==== Supplied information

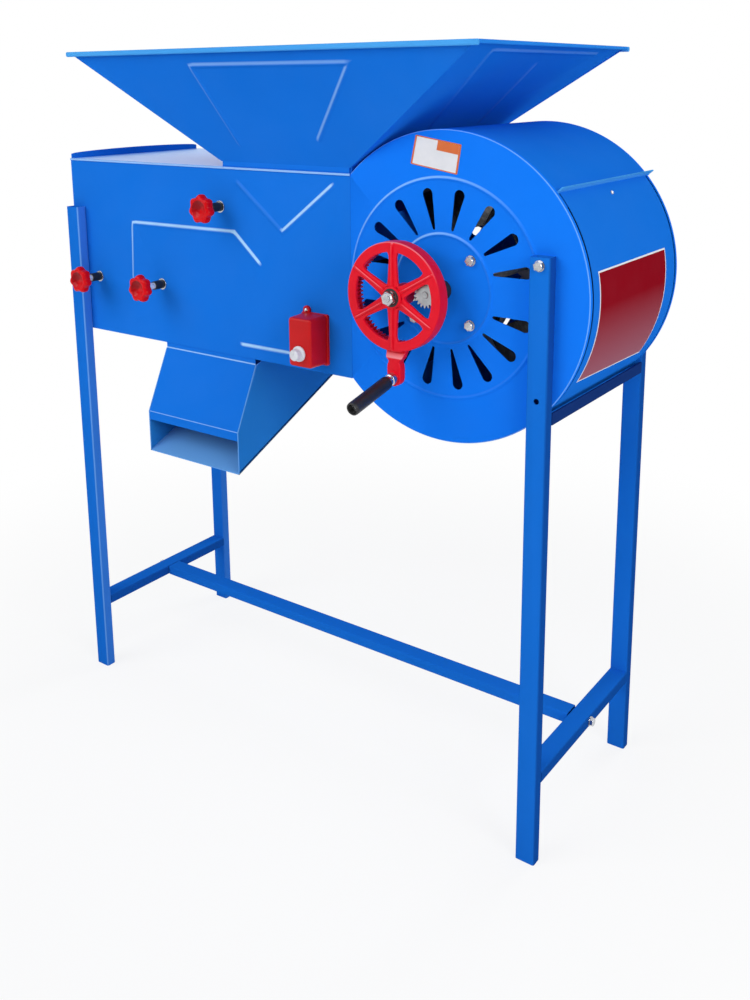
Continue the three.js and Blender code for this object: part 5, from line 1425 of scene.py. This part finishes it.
def crank_arm():
    """The arm that leaves the rim, turns outward and ends in the handle's pad."""
    steps = [(-76.5, 19.5, -35.4, -47.8), (-80, 18.4, -36, -47.6), (-84.6, 17.6, -36.7, -47.8),
             (-86, 17.2, -37, -48.4), (-94, 14.6, -38.8, -54), (-96, 13.4, -39.3, -54)]
    pad_at, pad_half = ARM["pad_at"], ARM["pad_half"]
    outer = [(-99, 10.8), (-101, 10.0), (-103.5, 10.8), (-106, 12.0), (-110, pad_half), (-118, pad_half),
             (pad_at, pad_half)]
    for turn in (15, 30, 45, 58, 70, 80, 86):
        t = math.radians(turn)
        outer.append((pad_at - pad_half * math.sin(t), pad_half * math.cos(t)))
    steps += [(z, half, ARM["back"], ARM["front"]) for z, half in outer]
    rings = []
    for z, half, back, front in steps:
        ring = rectangle(-half, half, back, front, min(ARM["edge"], half * 0.6), 4)
        rings.append([(CX + x, y, CZ + z) for x, y in ring])
    return loft(rings)


rim = rounded([(74.5, -34), (84, -34), (84, -57), (68.5, -57), (68.5, -51), (74.5, -51)],
              [0.8, 1.6, 2.4, 1.6, 0.6, 1.0], 5)
hub = rounded([(8.3, -20), (17, -20), (17, -61), (8.3, -61)], [0.5, 1.6, 2.2, 0.6], 5)
HANDLE_REACH = 125
HANDLE_LEAN = math.radians(12.4)
HANDLE = Matrix.Translation((CX, ARM["front"], CZ - HANDLE_REACH)) @ Matrix.Rotation(HANDLE_LEAN, 4, "X")
boss_line = rounded([(4.8, -2), (9.2, -2), (10.2, 8), (4.8, 8)], [0.3, 1.2, 0, 0], 4)
boss = moved(turned(boss_line, closed=True, steps=48), HANDLE)
wheel_rings = [turned(rim, CX, CZ, steps=168, closed=True), turned(hub, CX, CZ, steps=64, closed=True)]
wheel_casting = joined(*wheel_rings, *[spoke_at(90 + 60 * i) for i in range(6)], crank_arm(), boss)
wheel_made = piece("crank_wheel_casting", wheel_casting, "crank", RED_SLOT, RED, ["crank_wheel"], sharp=38)


# Where a highlight is painted on the wheel, by reach from its axis, or by height on its arm
WHEEL_HIGHLIGHT = {"rib": (20, 80), "rib_front": -58.2, "edge": (82.6, 84.2), "edge_front": -54.8, "most": 0.55,
        "arm": (-95, -86.5), "arm_front": -46, "arm_facing": -0.3, "arm_share": 0.75, "to_right": -0.35}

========

● Set problem
Make an exact copy of the material above.

● Reply to the exercise
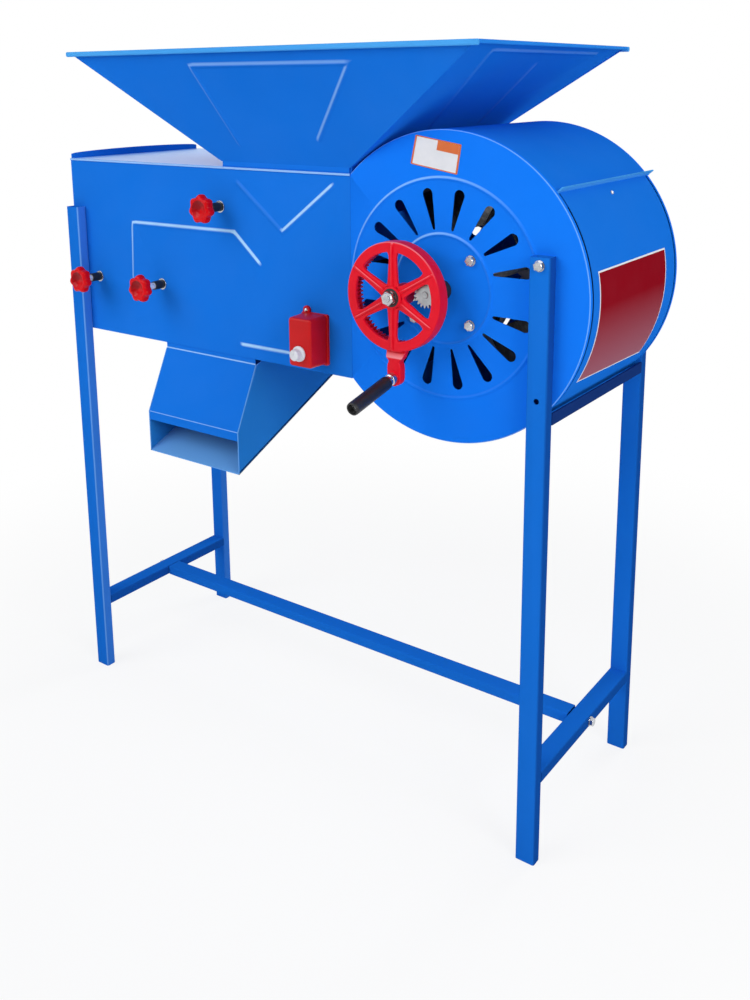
Continue the three.js and Blender code for this object: part 5, from line 1425 of scene.py. This part finishes it.
def crank_arm():
    """The arm that leaves the rim, turns outward and ends in the handle's pad."""
    steps = [(-76.5, 19.5, -35.4, -47.8), (-80, 18.4, -36, -47.6), (-84.6, 17.6, -36.7, -47.8),
             (-86, 17.2, -37, -48.4), (-94, 14.6, -38.8, -54), (-96, 13.4, -39.3, -54)]
    pad_at, pad_half = ARM["pad_at"], ARM["pad_half"]
    outer = [(-99, 10.8), (-101, 10.0), (-103.5, 10.8), (-106, 12.0), (-110, pad_half), (-118, pad_half),
             (pad_at, pad_half)]
    for turn in (15, 30, 45, 58, 70, 80, 86):
        t = math.radians(turn)
        outer.append((pad_at - pad_half * math.sin(t), pad_half * math.cos(t)))
    steps += [(z, half, ARM["back"], ARM["front"]) for z, half in outer]
    rings = []
    for z, half, back, front in steps:
        ring = rectangle(-half, half, back, front, min(ARM["edge"], half * 0.6), 4)
        rings.append([(CX + x, y, CZ + z) for x, y in ring])
    return loft(rings)


rim = rounded([(74.5, -34), (84, -34), (84, -57), (68.5, -57), (68.5, -51), (74.5, -51)],
              [0.8, 1.6, 2.4, 1.6, 0.6, 1.0], 5)
hub = rounded([(8.3, -20), (17, -20), (17, -61), (8.3, -61)], [0.5, 1.6, 2.2, 0.6], 5)
HANDLE_REACH = 125
HANDLE_LEAN = math.radians(12.4)
HANDLE = Matrix.Translation((CX, ARM["front"], CZ - HANDLE_REACH)) @ Matrix.Rotation(HANDLE_LEAN, 4, "X")
boss_line = rounded([(4.8, -2), (9.2, -2), (10.2, 8), (4.8, 8)], [0.3, 1.2, 0, 0], 4)
boss = moved(turned(boss_line, closed=True, steps=48), HANDLE)
wheel_rings = [turned(rim, CX, CZ, steps=168, closed=True), turned(hub, CX, CZ, steps=64, closed=True)]
wheel_casting = joined(*wheel_rings, *[spoke_at(90 + 60 * i) for i in range(6)], crank_arm(), boss)
wheel_made = piece("crank_wheel_casting", wheel_casting, "crank", RED_SLOT, RED, ["crank_wheel"], sharp=38)


# Where a highlight is painted on the wheel, by reach from its axis, or by height on its arm
WHEEL_HIGHLIGHT = {"rib": (20, 80), "rib_front": -58.2, "edge": (82.6, 84.2), "edge_front": -54.8, "most": 0.55,
        "arm": (-95, -86.5), "arm_front": -46, "arm_facing": -0.3, "arm_share": 0.75, "to_right": -0.35}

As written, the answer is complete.